I recorded video of the performance: http://www.flickr.com/photos/48435163@N04/7894185676/in/set-72157631321075776/
After the glockenspiel, we did a little shopping in downtown New Ulm. (Lori's notes include "Ralph behaves badly at the Fontanini display." I'll leave it to her to elaborate.)
We did get to enjoy one more food product from New Ulm: at a little gift shop and ice cream stand (I don't recall the name, but it doesn't matter because they were going out of business), I had a root beer float made with 1919 Root Beer, a very nice deep, full-flavored root beer made at the Schell breweries.

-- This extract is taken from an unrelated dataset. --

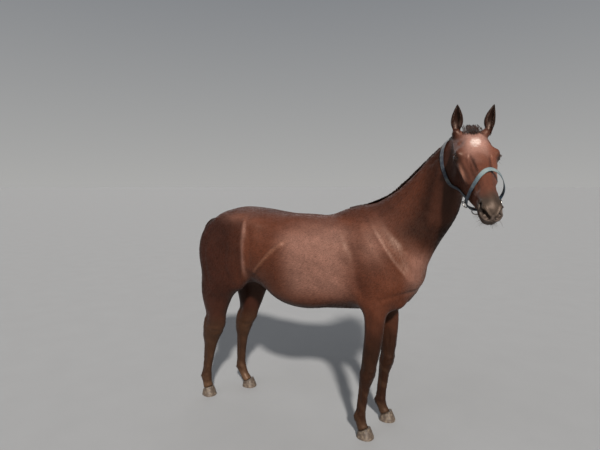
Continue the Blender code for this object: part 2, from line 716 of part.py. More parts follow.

We then drove out to Minneapolis for dinner with my uncle Bill and my cousin Sasha and his wife Kathy. We put the choice of restaurant in their hands, and they chose McCormick & Schmick's, a chain seafood restaurant. I looked for something that was local, and the closest thing was Canadian walleye. I ordered that, and that led Uncle Bill to talk about how the best walleye of all was to be found at Tavern on Grand. I know about Tavern on Grand, actually - it's Roadfood-listed. So Bill's praises of Tavern on the Grand just made me think of how much I would have preferred to go there. However, I'm not going to say that it was a wrong choice: Uncle Bill is fairly deaf, and McCormick and Schmick's gave us a very private enclosed booth with very little noise from the rest of the diners. If Tavern on the Grand is noisy, it would have been much harder for Bill to hear, and that would make the quiet place the better choice.
Despite my habits of scoffing at chain restaurants, the food at McCormick & Schmick's was really delicious. I'd cheerfully return, though I'd still prefer a Roadfood place. But I am very far behind where I want to be on writing up this trip report, so I won't bother writing it up in detail.